Aytuna Tosunoglu

Aytuna Tosunoglu

SICAK, ÇOK SICAK

Üflesek soğur mu?

Bilmem. Önden bir başlasınlar, bakarız.

Nasıl bir emek verdik medeniyetimizi kurmak için… Yani, biz bu topraklarda batı medeniyetini bir güzel kopyaladık. Ona güç veren enerji altyapısını yeniden inşa etmediğimiz sürece, fosil yakıtları güneş enerjisiyle değiştirmediğimiz sürece işimiz zor görünüyor (nükleer enerji santrali kopyalamayı yok sayıyorum). İşin uzmanları temiz enerji kullanmaya geçsek bile herhangi bir tesisten atmosfere yayılan hava kirleticilerini -şık söylemek isteyenler emisyon desin- sıfırlasak bile sevgili gezegenimiz soğumayacak. Bu durum, iklim değişikliğiyle ilgili en önemli gerçeğin doğrudan bir sonucudur: Havadaki ısınmaya neden, sanayi çağından beri sürekli bir araya gelen, birbirine eklenen ve toplanan hava kirleticileri yüzündendir. Konuyla ilgili yazılmış bilimsel makaleler var, siz de biliyorsunuz.

2050 yılına kadar, dünya üzerinde sanayi tesislerinden yayılan hava kirleticilerini ortadan kaldırmak oldukça zor bir hedef. Küresel İklim Değişikliği Raporu’nda 2050 yılı denmişti, o yüzden yazdım ben de. Hadi, diyelim ki başardık, emisyonu durdurduk. O zaman havanın ortalama sıcaklık artışını durdurmuş oluyoruz. Ancak, sera gazları atmosferden çok yavaş dağıldığı için dünyanın soğuması, yani normale dönmesi, binlerce yıl sürecek, diyor uzmanlar. Sanayi tesislerinin hava kirleticilerini sıfır etkiye indirdiğimizde bile 1800’lerin başından itibaren 200 yıldır havaya saldığımız sera gazları tepemizde birikiyor. Üstelik volümü gittikçe yükselerek birikiyor. Varsayıldığı üzere, 2050 yılında sıfırlamamız dünyanın gittikçe ısınmasının önünü kesmeyecek. İklim değişikliği konusunu çalışan akademisyenler ani sıcaklık dalgalanmalarının, ani fırtınaların bugün olduğundan daha kötü olacağını söylüyor.

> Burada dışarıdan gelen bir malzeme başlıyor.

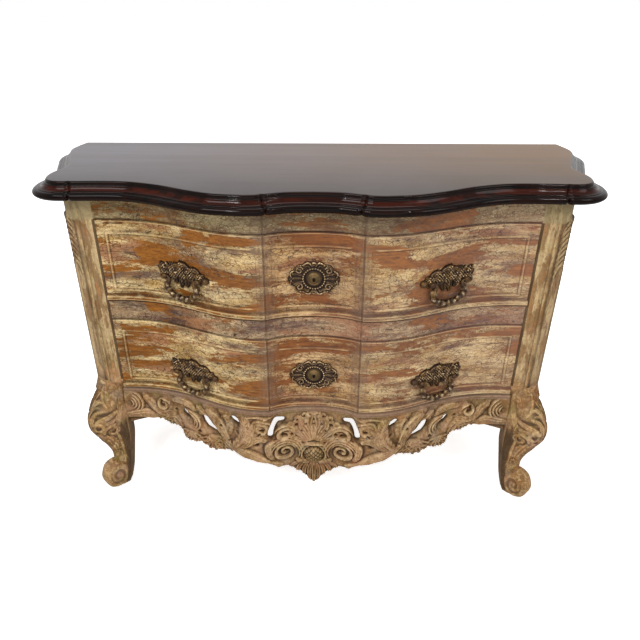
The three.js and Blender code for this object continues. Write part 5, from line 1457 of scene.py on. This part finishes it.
pullLook = {
    "x": 331.24, "turn": 0.414, "upperZ": 698.4, "lowerZ": 404.6, "pivot": 8.8, "pinOut": 16, "half": 50,
    "seat": 0.3, "base": 1.4, "cell": 1.05, "threshold": 1.0, "crown": 5.0, "knob": (-68, 10, 9.5),
    "knobHigh": 11, "knobRing": (1.12, 0.12), "ringDeep": 3, "seatHigh": 3.0, "rosette": 23,
    "across": (-80, 80.1), "up": (-24, 60), "crownAt": (6, 34), "crownUp": (24, 26), "chasing": 1.8,
    "shadeReach": 5, "shadeDepth": 2.0,
    "ear": [(8.5, 0), (8.8, 1.2), (8.0, 2.6), (6.0, 4.0), (5.4, 7), (5.6, 10), (6.6, 11.5), (6.9, 13),
            (6.9, 19), (6.6, 20.2), (5.4, 21.4), (3.6, 22.1), (3.0, 21.6), (2.2, 22.4), (0.9, 23)],
    "berryLine": [(-52, 18), (-30, 26), (-4, 26), (22, 34), (44, 30), (62, 20)],
    "berries": {"Count": 26, "Size": 2.0 * mm, "Spread": 0.35, "Off": 6.0 * mm}, "berryOut": 8.5,
}


def pullPlace(side, look):
    # Places in front of the drawer: u outwards along the plate, out off the wood, w upwards
    x0 = side * look["x"]
    y0 = faceY(x0) - caseSizes["fieldRise"]
    c, s = math.cos(side * look["turn"]), math.sin(side * look["turn"])
    us = np.linspace(-84, 84, 169)
    depth = np.zeros_like(us)  # of the bent wood behind the plate's own plane
    for _ in range(12):
        depth = (faceY(x0 + us * c - depth * s) - caseSizes["fieldRise"] - y0 - us * s) / c

    def onPlate(u, out, w, level=None):
        off = np.asarray(out) - (np.interp(u, us, depth) if level is None else level)
        return np.stack([x0 + u * c + off * s, y0 + u * s - off * c, w + np.zeros_like(u)], axis=-1)
    return onPlate


def plateCarving(look):
    items = [rib([(-66, 12), (-46, 22), (-18, 15), (12, 14), (40, 18), (66, 8)], 8.5, 6.0, (0.8, 0.6)),
             curl((61, 3), 11, 2.5, 1.6, -1.2, 4.0, 6.0, (0.9, 0.7))]
    for points, lobes, reach in (
            ([(2, 12), (4, 28), (2, 46)], 4, 15), ([(28, 10), (32, 22), (36, 34)], 3, 16),
            ([(-26, 16), (-30, 24), (-34, 32)], 3, 14), ([(46, 10), (56, 18), (64, 28)], 3, 16),
            ([(-44, 14), (-52, 18), (-60, 20)], 3, 10)):
        items += spray(points, 5.0, 6.0, lobes, 0.9, reach, 0.5)
    for centre, size, turn, turns, width, rise in (((-18, 31), 8, 0.4, 1.1, 3.2, 6.5),
                                                   ((12, 22), 7, 2.4, 1.2, 3.4, 7.5),
                                                   ((52, 34), 7, 2.0, 1.1, 3.2, 6.5)):
        items.append(curl(centre, size, 2, turn, turns, width, rise, (0.9, 0.7)))
    for at, low, lean in ((-30, -7, -3), (-12, -15, 4), (8, -20, 2), (28, -9, -4)):
        items.append(leaf([(at * 0.8, 8), (at, 0), (at + lean, low)], 10, 5.0, (0.9, 0.6), 12))
    # Leaves that cross the plate, so that it reads as one tangled mass
    for points in ([(-58, 8), (-44, 20), (-26, 22), (-12, 12)], [(-20, 4), (-6, 18), (14, 20), (30, 8)],
                   [(4, 36), (20, 40), (34, 30), (50, 32)], [(22, 2), (38, 10), (54, 20), (66, 18)],
                   [(-48, 30), (-36, 36), (-20, 34), (-8, 24)], [(-16, 40), (4, 46), (20, 36)]):
        items.append(leaf(points, 5.6, 7.0, (0.6, 0.3), 20, 1.2))
    return items + [curl((x, look["pivot"]), 9.5, 9.5, 0, 1, 4.6, 3.6, (1, 1))
                    for x in (-look["half"], look["half"])]


def plateMasses():
    rows = [([(-64, 12), (-40, 20), (-6, 22), (34, 24), (64, 14)], 12, 3.5),
            ([(24, 12), (32, 26), (38, 38)], 13, 3.5),
            ([(-2, 14), (2, 30), (2, 44)], 13, 3.2), ([(-32, 16), (-32, 28), (-30, 38)], 9, 3),
            ([(50, 16), (60, 28), (68, 38)], 10, 3), ([(0, 10), (0, 0), (0, -12)], 8, 2.4),
            ([(-34, 8), (-32, -2), (-30, -8)], 7, 2.4), ([(34, 8), (32, -2), (30, -8)], 7, 2.4)]
    return [rib(points, width, rise, (0.7, 0.6), 20) for points, width, rise in rows]


def plateMesh(side, z, place, look):
    u = np.arange(*look["across"], look["cell"])
    w = np.arange(*look["up"], look["cell"])
    masses = carve(u, w, plateMasses(), np.zeros((len(u), len(w))))
    height = carve(u, w, plateCarving(look), masses)
    uu, ww = np.meshgrid(u, w, indexing="ij")
    height = height - look["chasing"] * np.cos(uu * 0.8 + 1) * np.cos(ww * 0.7 + 1) * (masses > 1)
    at, level, radius = look["knob"]
    knob = np.hypot(uu - at, ww - level) / radius
    dome = look["knobHigh"] * np.sqrt(np.clip(1 - knob**2, 0, 1))
    height = np.where(knob < 1, np.maximum(height, dome), height)
    height = height - look["ringDeep"] * ridgeAt(knob, *look["knobRing"])
    for end in (-1, 1):
        seat = np.hypot(uu - end * look["half"], ww - look["pivot"]) / look["ear"][0][0]
        height = np.where(seat < 1, np.maximum(height, look["seatHigh"]), height)
    lift = look["crown"] * ridgeAt(uu, *look["crownAt"]) * ridgeAt(ww, *look["crownUp"])
    worked = hollows(height, look["shadeReach"], look["shadeDepth"]) + (height - 7.5) / 12
    worked = np.clip(worked, -1, 0.9)
    shown, full = sampled(u, w, height), sampled(u, w, height + lift)
    shade = sampled(u, w, np.where(knob < 1.1, np.minimum(worked, 0.1), worked))

    def inside(a, b):
        return shown(a * side, b) - look["threshold"]

    def front(a, b):
        return place(a, look["seat"] + look["base"] + np.maximum(full(a * side, b), 0), b + z)

    def back(a, b):
        return place(a, np.full_like(a, look["seat"]), b + z)
    wide, up = np.meshgrid(u if side > 0 else -u[::-1], w, indexing="ij")
    return cutSheet("plate", wide, up, inside, front, back, lambda a, b: shade(a * side, b))


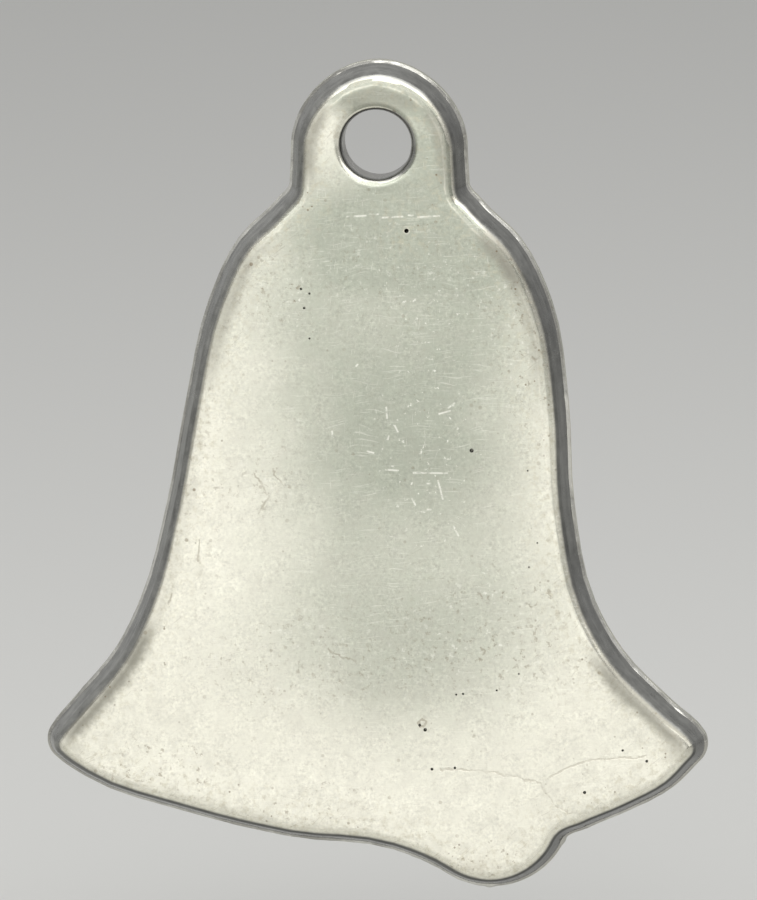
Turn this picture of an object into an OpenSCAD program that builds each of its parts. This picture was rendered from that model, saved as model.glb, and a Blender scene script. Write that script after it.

Isı artışı kutup buzullarının gittikçe erimesine, eridikçe deniz seviyesinin yüzyıllarca sürecek bir etkiyle yükselmesine neden olacak diyorlar.

Demek ki, sanayi tesislerinin havaya saldığı kirleticileri durdurmak yeterli değil. Ancak bir onarım mümkün. İçinde bulunduğumuz yüzyılda dünyayı soğutmak için ya havadan karbonu tamamen çıkartacağız ya da kulaklarımızın üstüne oturacağız. Etkisini birkaç ay önce sonuna kadar hissettiğimiz yüksek sıcaklık ataklarının ve aşırı yağmur/fırtına döngüsünün artarak sürmesinin önüne geçebilecek şey şimdilik güneş enerjisi jeomühendisliğindeymiş gibi görünüyor. Ayrıca, başka bir makaleye göre uçaktan stratosfere sülfürik asit damlacıkları ekleyerek, havaya deniz tuzu püskürterek, okyanus üzerinde seyreden alçak bulutları beyazlatarak (whitening low-level clouds) gezegenimizi sera gazlarının çevirdiği bir fanus olmaktan çıkartmak da mümkün. Birleşmiş Milletler’in son iklim raporunda yer alan bu çözüm önerisi politika yapıcılar için hazırlanmış kısa özet belgesinden çıkartılmış. Nedenini, bir kumarın çaresizlik içinde oynanmış son eli olarak görmeleri şeklinde açıklıyorlar.     

Bu yazıyı ekrandan okurken “bulut”ta tuttuğunuz dosyalarınızın, oyun uygulamalarının ve binlerce ilgi alanımıza giren şeyin bizim için nerede depolandığı üzerine bir düşünelim, olur mu? Dev bilgi/bulut tesisleri serin kalsın diye ne yakıyor acaba…

Şunu da mı düşünsek: 18. yüzyılda tüketim malı talebini artıran sebeplerle kapitalin belli ceplerde birikimi arasında var olan ilişkide, yeni yatırım alanları yaratmak dışında bir şey var mıydı? Ne öğrendik? Üstelik dünyanın dengesini de bir güzel bozmuşuz.

Üflersek soğumaz. Akıl da birleşmek lazım.